As well as witnessing my mum experience discrimination, we inherited intergenerational trauma. I wish there’d been more respite in non-white spaces but horizontal hostility led me to feel inauthentic and excluded: I didn’t speak Urdu, hadn’t been to Pakistan, didn’t pray, didn’t dress modestly, I dated, I drank. I was never 'one of' any collective. Choosing between absolute binaries of British, white, Indian, Pakistani, Muslim and Brown only to repeatedly land in a no-win situation pushed my sense of ownership over my ‘self’ to a precarious precipice. I felt resentful that others didn’t have to question their existence: while I was trying to claim ownership over my ‘self.' My Pakistani and Muslim identity left me feeling alienated and ashamed in white spaces. And I felt rejected in Brown spaces — so I copped out. I bastardised my name, stopped correcting people who mistook me for being Mediterranean, refused to wear Pakistani clothes. Caving into whiteness was a huge betrayal to my mum. It hurt our whole family.

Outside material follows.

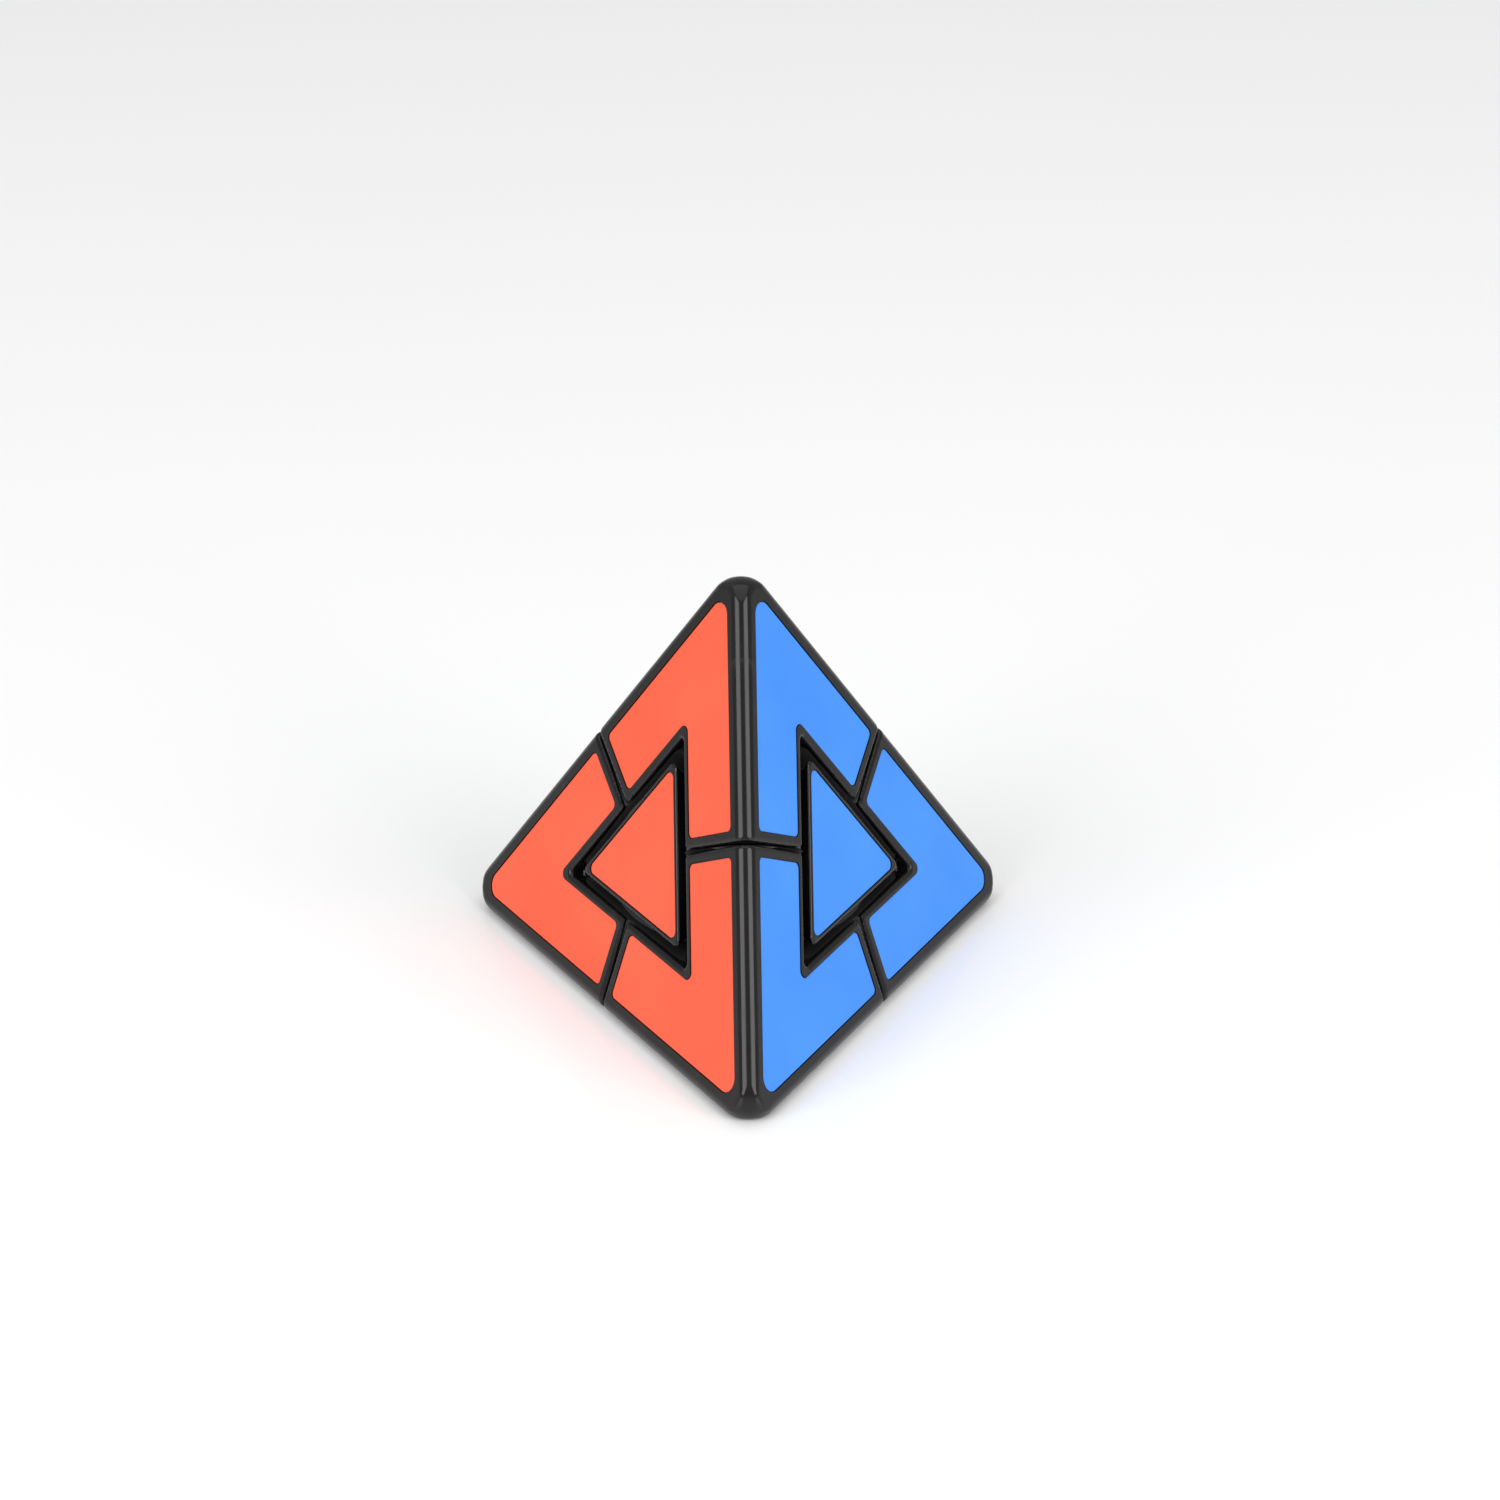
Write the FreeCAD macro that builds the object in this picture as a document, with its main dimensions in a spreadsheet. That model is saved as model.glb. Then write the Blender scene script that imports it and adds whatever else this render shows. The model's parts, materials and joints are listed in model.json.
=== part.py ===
import FreeCAD, Part
import math
import os

import Sketcher
from FreeCAD import Placement, Rotation, Vector

# Two-layer pyramid twisty puzzle: a regular tetrahedron of four corner pieces and four
# face centres that turn on a hidden four-armed core, with six edge sliders under the seams.
#
# Frame: origin at the middle of the face it stands on, +Z up through the top corner, and
# the front corner towards -Y. The pieces are modelled round the core's centre, with the
# top corner's axis on +Z, and every copy is that piece turned onto another axis.

SIZES = (
    # alias, value in mm or degrees, what it is
    ("edge_length", 105.0, "edge of the tetrahedron with sharp corners"),
    ("edge_round", 2.2, "radius along the six outer edges"),
    ("tip_round", 5.5, "radius of the ball that rounds each of the four tips"),
    ("tip_drop", 6.85, "sharp tip to the top of that ball"),
    ("tip_taper", 42.0, "half angle of the taper below the ball, in degrees"),
    ("hole_inradius", 12.0, "centre of a face to the wall of the triangular opening"),
    ("cap_inradius", 10.1, "centre of a face to the side of the centre piece"),
    ("turning_gap", 0.32, "least gap between two pieces that turn past each other"),
    ("seam_lead", 0.04, "how far the seam is set towards the turning layer within that gap"),
    ("cavity_radius", 13.5, "spherical room round the core"),
    ("foot_radius", 17.0, "outer radius of the hidden feet"),
    ("foot_gap", 0.4, "radial room above the feet"),
    ("foot_level", -1.2, "level of the feet's edge, measured along a turning axis"),
    ("neck_sum", 18.5, "radius plus level of the sloping neck above the feet"),
    ("slider_radius", 28.5, "outer radius of the hidden edge sliders"),
    ("slider_side", 11.0, "half the width of an edge slider above its foot"),
    ("wall", 2.2, "wall of the hollow corner shells"),
    ("stem_radius", 6.8, "outer radius of the corner's upper stem"),
    ("stem_top", 30.0, "level of the stem's top"),
    ("stem_step", 23.5, "level of the stem's waist"),
    ("neck_radius", 9.8, "largest radius of the stem's neck"),
    ("flange_step", 18.0, "level below which the neck spreads into its flange"),
    ("flange_radius", 15.5, "largest radius of the flange"),
    ("cap_split", 19.2, "radius at which a centre cap meets its foot"),
    ("peg_radius", 2.0, "radius of the peg that holds a cap on its foot"),
    ("peg_length", 0.9, "how far the peg stands into the cap"),
    ("ball_radius", 8.0, "radius of the core's ball"),
    ("arm_radius", 3.0, "radius of the core's four arms"),
    ("arm_length", 12.8, "core's centre to the end of an arm"),
    ("screw_radius", 1.25, "shank radius of the four screws"),
    ("screw_start", 6.5, "level of the screw's point"),
    ("screw_head_radius", 2.4, "radius of the screw's head"),
    ("screw_head_height", 1.8, "height of the screw's head"),
    ("screw_edge", 0.6, "bevel round the screw's head"),
    ("screw_point", 1.0, "length of the screw's pointed end"),
    ("screw_point_radius", 0.5, "radius left at the very point"),
    ("screw_slot", 0.6, "width of the cross recess in the head"),
    ("screw_slot_reach", 1.5, "middle of the head to the end of a slot"),
    ("screw_slot_depth", 0.9, "depth of the cross recess"),
    ("bore_play", 0.3, "radial play between the screw and the stem"),
    ("well_radius", 3.0, "radius of the spring's well in the stem"),
    ("well_floor", 24.5, "level of the well's floor"),
    ("spring_radius", 2.2, "mean radius of the spring"),
    ("spring_wire", 0.3, "radius of the spring's wire"),
    ("spring_pitch", 1.5, "pitch of the spring"),
    ("spring_length", 6.9, "length of the fitted spring"),
    ("washer_radius", 2.8, "outer radius of the washer"),
    ("washer_thickness", 0.6, "thickness of the washer"),
    ("sticker_margin", 4.45, "sharp edge of a face to the edge of its stickers"),
    ("sticker_notch", 13.55, "centre of a face to the notch in a corner sticker"),
    ("sticker_seam", 2.3, "seam to the edge of a corner sticker"),
    ("sticker_centre", 9.0, "inradius of a centre sticker"),
    ("sticker_thickness", 0.3, "thickness of a sticker"),
    ("sticker_recess", 0.1, "how deep a sticker lies below the face"),
    ("sticker_play", 0.08, "room round a sticker in its recess"),
    ("sticker_tip_round", 2.5, "radius at the tip of a corner sticker"),
    ("sticker_round", 1.0, "radius at the other corners of a corner sticker"),
    ("sticker_notch_round", 1.3, "radius at the bottom of its notch"),
    ("sticker_centre_round", 1.2, "radius at the corners of a centre sticker"),
)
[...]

I devalued my culture a lot but I’m grateful to have outgrown that mindset: I can now enjoy making saalan for friends and wearing shalwar kameez. I’m sure the joy and novelty of being mixed and having Pakistani and Muslim roots will only grow as I age. Learning to read the Qur’ān arguably forged my career as a translator. The way world events and my background shaped me propelled me to work in the media, which I'm grateful for. I’ve attended indulgent weddings, been painted in henna and been dressed in the most stunning clothes sewn by my mum and my naani. I've grown up on dishes people pay for and been taught to cook meals people take courses to learn to make.

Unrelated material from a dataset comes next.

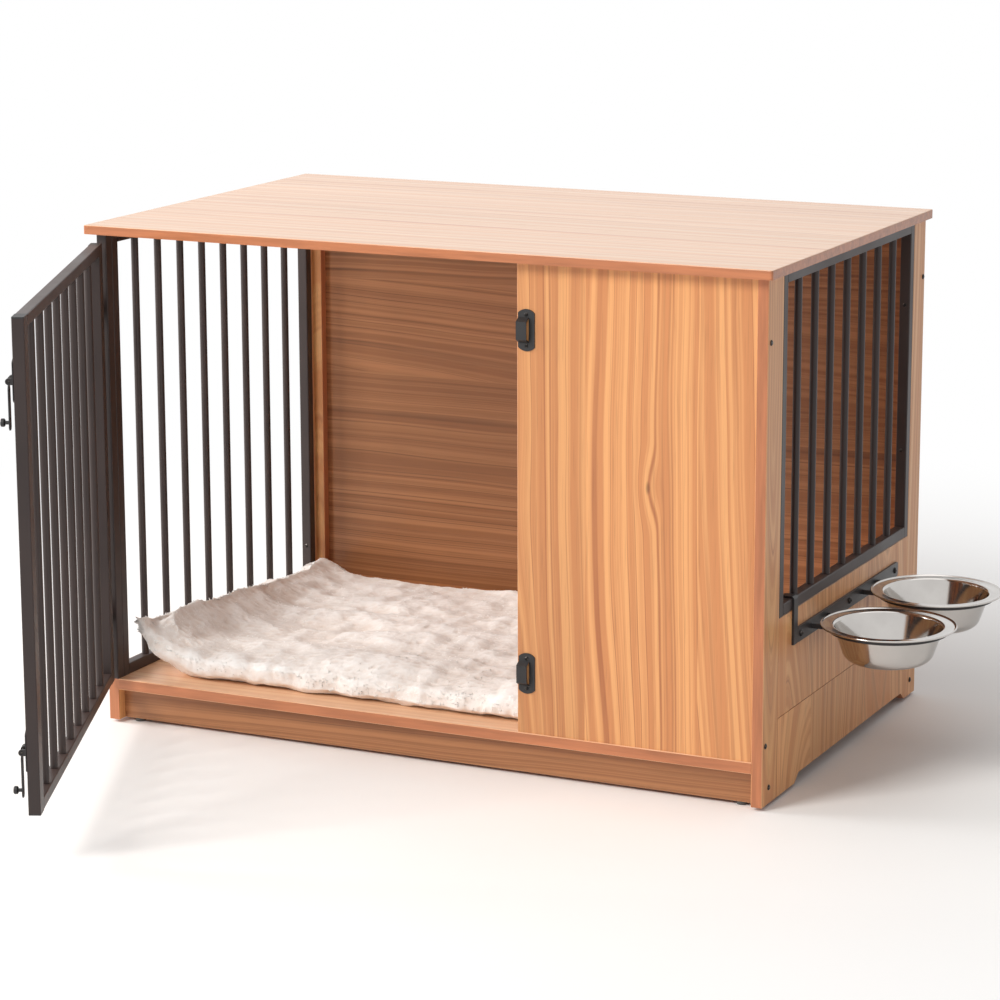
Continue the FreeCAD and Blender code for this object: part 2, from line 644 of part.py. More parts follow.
rail_top = WINDOW_BOTTOM_Z + TUBE
hook_y0 = HOLDER_FRONT_Y - HOOK_WIDTH
hook_in_x1 = side_in - FACE_GAP
outline = [(side_out, holder_bottom), (holder_x1, holder_bottom),
           (holder_x1, rail_top + HOLDER_THICK), (hook_in_x1 - HOLDER_THICK, rail_top + HOLDER_THICK),
           (hook_in_x1 - HOLDER_THICK, rail_top - HOOK_DROP), (hook_in_x1, rail_top - HOOK_DROP),
           (hook_in_x1, rail_top), (side_out, rail_top)]
hook = prism([(x, hook_y0, z) for x, z in outline], (0, HOOK_WIDTH, 0))
bends = [e for e in hook.Edges if e.BoundBox.YLength > HOOK_WIDTH / 2
         and e.BoundBox.ZMin > rail_top + HOLDER_THICK / 2]
parts["bowl_holder_hook"] = hook.makeFillet(HOOK_BEND_R, bends)



def bowl_side(foot_z, rest_z, inset):
    """The bowl's half profile in XZ: flat foot, round heel, leaning wall, flat flange."""
    heel_r = BOWL_HEEL_R - inset
    heel = Vector(BOWL_FOOT_R, 0, foot_z + BOWL_HEEL_R)
    neck = Vector(BOWL_BODY_R - inset, 0, rest_z + inset)
    reach = neck - heel
    distance = reach.Length
    turn = math.atan2(reach.z, reach.x) - math.acos(heel_r / distance)
    half = (turn - math.pi / 2) / 2
    tangent = heel + Vector(math.cos(turn), 0, math.sin(turn)) * heel_r
    middle = heel + Vector(math.cos(half), 0, math.sin(half)) * heel_r
    bottom = heel - Z * heel_r
    end_r = BOWL_RIM_R - BOWL_LIP_R * (1 if inset == 0 else 2)
    return [Part.makeLine(Vector(0, 0, bottom.z), bottom),
            Part.Arc(bottom, middle, tangent).toShape(),
            Part.makeLine(tangent, neck),
            Part.makeLine(neck, Vector(end_r, 0, neck.z))]


ring_x = holder_x1 + RING_STAND_OFF + RING_R
ring_z = holder_mid_z - RING_HEIGHT / 2
for label, yc in zip(("front", "rear"), RING_Y):
    ring = rod((ring_x, yc, ring_z), (0, 0, 1), RING_HEIGHT, RING_R + RING_BAND / 2)
    ring = ring.cut(rod((ring_x, yc, ring_z - 1), (0, 0, 1), RING_HEIGHT + 2,
                        RING_R - RING_BAND / 2))
    for dy in (-STUB_SPREAD, STUB_SPREAD):
        reach = ring_x - math.sqrt(RING_R ** 2 - (abs(dy) - RING_BAND / 2) ** 2)
        ring = ring.fuse(box(holder_x1, reach, yc + dy - RING_BAND / 2,
                             yc + dy + RING_BAND / 2, ring_z, ring_z + RING_HEIGHT))
    parts[label + "_bowl_ring"] = ring.removeSplitter()

    rest_z = ring_z + RING_HEIGHT
    foot_z = rest_z + BOWL_WALL - BOWL_HEIGHT
    outer = bowl_side(foot_z, rest_z, 0)
    inner = bowl_side(foot_z, rest_z, BOWL_WALL)
    lip = Part.Arc(outer[-1].lastVertex().Point,
                   Vector(BOWL_RIM_R, 0, rest_z + BOWL_LIP_R),
                   Vector(BOWL_RIM_R - BOWL_LIP_R, 0, rest_z + 2 * BOWL_LIP_R)).toShape()
    edge_in = Part.makeLine(lip.lastVertex().Point, inner[-1].lastVertex().Point)
    axis = Part.makeLine(outer[0].firstVertex().Point, inner[0].firstVertex().Point)
    wire = Part.Wire(Part.__sortEdges__(outer + [lip, edge_in, axis] + inner))
    bowl = Part.Face(wire).revolve(Vector(0, 0, 0), Z, 360)
    bowl.translate(Vector(ring_x, yc, 0))
    parts[label + "_bowl"] = bowl

# ---------------------------------------------------------------- screws into the side edges
side_screws = []


def side_screw(x, direction, y, z, names, length):
    seat = (x, y, z)
    out = (direction, 0, 0)
    hole = screw_hole(seat, out, length, SCREW_SHANK_R)
    drill(names, [hole])
    side_screws.append(wood_screw(seat, out, length))


panel_mid_y = (panel_y0 + panel_y1) / 2
back_mid_y = (back_in + back_y) / 2
kick_front_mid = kick_front + BOARD / 2
kick_rear_mid = kick_rear - BOARD / 2
kick_mid_z = (base_z + floor_under_z) / 2
for z in (FLOOR_TOP_Z + SIDE_SCREW_ABOVE_FLOOR, TOP_UNDER_Z - SIDE_SCREW_BELOW_TOP):
    side_screw(side_out, 1, panel_mid_y, z, ["right_front_stile", "front_panel"],
               SIDE_SCREW_LENGTH)
    side_screw(side_out, 1, back_mid_y, z, ["right_rear_stile", "back_panel"],
               SIDE_SCREW_LENGTH)
    side_screw(-side_out, -1, back_mid_y, z, ["left_rear_stile", "back_panel"],
               SIDE_SCREW_LENGTH)
side_screw(side_out, 1, kick_front_mid, kick_mid_z, ["right_front_stile", "front_kickboard"],
           SIDE_SCREW_LENGTH)
side_screw(side_out, 1, kick_rear_mid, kick_mid_z, ["right_rear_stile", "rear_kickboard"],
           SIDE_SCREW_LENGTH)
side_screw(-side_out, -1, kick_front_mid, kick_mid_z, ["left_base_board", "front_kickboard"],
           SIDE_SCREW_LENGTH)
side_screw(-side_out, -1, kick_rear_mid, kick_mid_z, ["left_base_board", "rear_kickboard"],
           SIDE_SCREW_LENGTH)
parts["side_screws"] = group(side_screws)

# screws through the posts into the stiles beside them
grille_screws = []
for z in (WINDOW_BOTTOM_Z + RIGHT_SCREW_ABOVE_RAIL, TOP_UNDER_Z - RIGHT_SCREW_BELOW_TOP):
    for y, out, names in ((right_window_front + TUBE, 1,
                           ["right_grille_front_post", "right_front_stile"]),
                          (right_window_rear - TUBE, -1,
                           ["right_grille_rear_post", "right_rear_stile"])):
        seat = (side_in + TUBE / 2, y, z)
        hole = screw_hole(seat, (0, out, 0), GRILLE_SCREW_LENGTH, SMALL_SHANK_R)
        drill(names, [hole])
        grille_screws.append(small_screw(seat, (0, out, 0), GRILLE_SCREW_LENGTH))
for z in (FLOOR_TOP_Z + LEFT_SCREW_ABOVE_RAIL, TOP_UNDER_Z - LEFT_SCREW_BELOW_TOP):
    for y, out, names in ((jamb_rear + TUBE, 1, ["left_grille_front_post", "hinge_post"]),
                          (left_arch_end - TUBE, -1,
                           ["left_grille_rear_post", "left_rear_stile"])):
        seat = (-side_out + TUBE / 2, y, z)
        hole = screw_hole(seat, (0, out, 0), GRILLE_SCREW_LENGTH, SMALL_SHANK_R)
        drill(names, [hole])
        grille_screws.append(small_screw(seat, (0, out, 0), GRILLE_SCREW_LENGTH))
parts["grille_screws"] = group(grille_screws)

# ---------------------------------------------------------------- glides
glides = []
glide_x = side_in - GLIDE_INSET + BOARD
for gx in (-glide_x, glide_x):
    for gy in (kick_front_mid, kick_rear_mid):
        glides.append(rod((gx, gy, 0), (0, 0, 1), GLIDE_HEIGHT, min(GLIDE_R, BOARD / 2)))
glides.append(rod((0, 0, 0), (0, 0, 1), GLIDE_HEIGHT, min(GLIDE_R, BOARD / 2)))
parts["floor_glides"] = group(glides)


# ---------------------------------------------------------------- fleece pad
# The pad is longer than the space, so its left side curls up the bars, most at the front.
# Lofted along Y through sections in XZ: flat below, a curl on the left, crowned above.
pad_z = FLOOR_TOP_Z + PAD_GAP
pad_x0 = -side_in + PAD_WALL_GAP
pad_y0 = panel_y1 + PAD_DOOR_GAP
pad_y1 = back_in - BATTEN_WIDTH - PAD_BACK_GAP


def pad_section(y, thick, rise):
    """One closed section at depth y: thick is its thickness, rise the height of its curl."""
    low = pad_z + (PAD_THICK - thick) / 3
    start_x = pad_x0 + PAD_CURL_RUN
    curl_r = (PAD_CURL_RUN ** 2 + rise ** 2) / (2 * rise)
    turn = 2 * math.atan(rise / PAD_CURL_RUN)
    centre = Vector(start_x, y, low + curl_r)

    def on_curl(angle, depth):
        reach = curl_r - depth
        return centre + Vector(-math.sin(angle) * reach, 0, -math.cos(angle) * reach)

    under_tip = on_curl(turn, 0)
    upper_tip = on_curl(turn, thick)
    nose = on_curl(turn + thick * PAD_NOSE / curl_r, thick / 2)
    upper_start = on_curl(0, thick)
    right_low = Vector(PAD_RIGHT_X - thick * PAD_NOSE, y, low)
    right_tip = Vector(PAD_RIGHT_X, y, low + thick / 2)
    right_high = Vector(right_low.x, y, low + thick)
    crown = Vector((upper_start.x + right_high.x) / 2, y, low + thick + PAD_CROWN)
    edges = [Part.makeLine(right_low, on_curl(0, 0)),
             Part.Arc(on_curl(0, 0), on_curl(turn / 2, 0), under_tip).toShape(),
             Part.Arc(under_tip, nose, upper_tip).toShape(),
             Part.Arc(upper_tip, on_curl(turn / 2, thick), upper_start).toShape(),
             Part.Arc(upper_start, crown, right_high).toShape(),
             Part.Arc(right_high, right_tip, right_low).toShape()]
    return Part.Wire(edges)


edge_steps = [PAD_THICK * (1 - math.cos(math.radians(a))) for a in (0, 30, 60, 90)]
inner_y0 = pad_y0 + edge_steps[-1]
inner_y1 = pad_y1 - edge_steps[-1]
stations = [pad_y0 + d for d in edge_steps]
stations += [inner_y0 + (inner_y1 - inner_y0) * i / PAD_SPANS for i in range(1, PAD_SPANS)]
stations += [pad_y1 - d for d in reversed(edge_steps)]
sections = []
for y in stations:
    from_end = min(y - pad_y0, pad_y1 - y, PAD_THICK)
    swell = math.sqrt(1 - (1 - from_end / PAD_THICK) ** 2)
    thick = PAD_THICK * (PAD_EDGE_SHARE + (1 - PAD_EDGE_SHARE) * swell)
    back_share = (y - pad_y0) / (pad_y1 - pad_y0)
    rise = PAD_CURL_REAR + (PAD_CURL_FRONT - PAD_CURL_REAR) * (1 - back_share) ** 1.4
    sections.append(pad_section(y, thick, rise))
parts["fleece_pad"] = Part.makeLoft(sections, True, True)

# ---------------------------------------------------------------- write the nodes
for name, shape in parts.items():
    if not shape.isValid():
        print("not valid:", name)
    shape.exportStep("parts/" + name + ".step")
print(len(parts), "nodes")
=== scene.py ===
# %% [markdown]
# # A crate that is an end table
#
# The frame below is the finished engineering model: boards, square tube, round bars, hinges,
# latches, bowls and a pad, each as its own node, in metres. This lesson dresses it. Boards get a
# printed wood laminate, the cage a baked powder coat, the bowls spun steel, and the pad is swollen
# like a real fleece cushion. Nothing in the frame is moved, so its joints still work afterwards.

# %% Load the frame and keep its box
import math

import bpy
import numpy as np
from mathutils import Matrix, Vector


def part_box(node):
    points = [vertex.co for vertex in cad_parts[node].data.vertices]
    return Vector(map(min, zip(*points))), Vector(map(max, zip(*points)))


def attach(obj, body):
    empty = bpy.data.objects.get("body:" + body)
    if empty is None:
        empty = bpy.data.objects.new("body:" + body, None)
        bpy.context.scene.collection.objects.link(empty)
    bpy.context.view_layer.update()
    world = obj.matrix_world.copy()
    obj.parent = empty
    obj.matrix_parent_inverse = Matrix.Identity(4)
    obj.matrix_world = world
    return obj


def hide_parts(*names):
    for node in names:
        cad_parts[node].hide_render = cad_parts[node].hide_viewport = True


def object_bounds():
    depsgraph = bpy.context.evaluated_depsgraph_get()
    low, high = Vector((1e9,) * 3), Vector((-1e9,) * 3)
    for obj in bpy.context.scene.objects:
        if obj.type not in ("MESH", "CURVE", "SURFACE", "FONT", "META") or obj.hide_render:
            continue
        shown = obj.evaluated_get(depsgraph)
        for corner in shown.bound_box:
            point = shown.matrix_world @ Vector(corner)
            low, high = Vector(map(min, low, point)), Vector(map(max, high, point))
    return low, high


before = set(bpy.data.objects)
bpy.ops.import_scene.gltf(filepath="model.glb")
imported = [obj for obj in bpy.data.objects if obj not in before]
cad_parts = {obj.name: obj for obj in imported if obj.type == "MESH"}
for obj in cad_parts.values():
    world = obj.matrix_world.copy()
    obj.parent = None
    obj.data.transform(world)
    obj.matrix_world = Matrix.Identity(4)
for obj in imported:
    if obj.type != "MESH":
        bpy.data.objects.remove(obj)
cad_box = [list(corner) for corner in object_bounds()]
print("box of the frame:", [[round(v, 4) for v in corner] for corner in cad_box])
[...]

Through conversations with my family, I'm compiling a cookbook-memoir of stories about them, coupled with recipes — some of which I've put together; others, family recipes passed down by Mum, Naani, and other family members. It's been an opportunity to learn about food, but also what it was like for my parents navigating each other's cultural differences; my naani walking across the border of India to Pakistan post-Partition; her journey with Naana from Pakistan in 1963 by boat to Genoa; my mum and her siblings growing up in Liverpool as their parents started over. As well as carving out a space to grieve, it's been a place to reminisce, to laugh, and maybe to make up for some lost time. I hope it will outline a space just for us — to really celebrate, love, and be proud of us.
It’s too easy to feel bitter about what should have been. When discussing being Brown or mixed, I often catch myself talking in the context of anger, confusion, loss, sadness, pain — yet there are so many facets of my upbringing in a mixed-heritage, mixed-race family that have left me with such unrivalled, rapturous, and surreal joy. I now recognise how my ‘atypical’ cultural background has shaped my strengths, my tastes and values and through my life experiences have found empathy, gratitude, compassion, and patience. I am no longer ‘exiled’ to a no-man’s land; I have free reign over a unique space that’s all mine.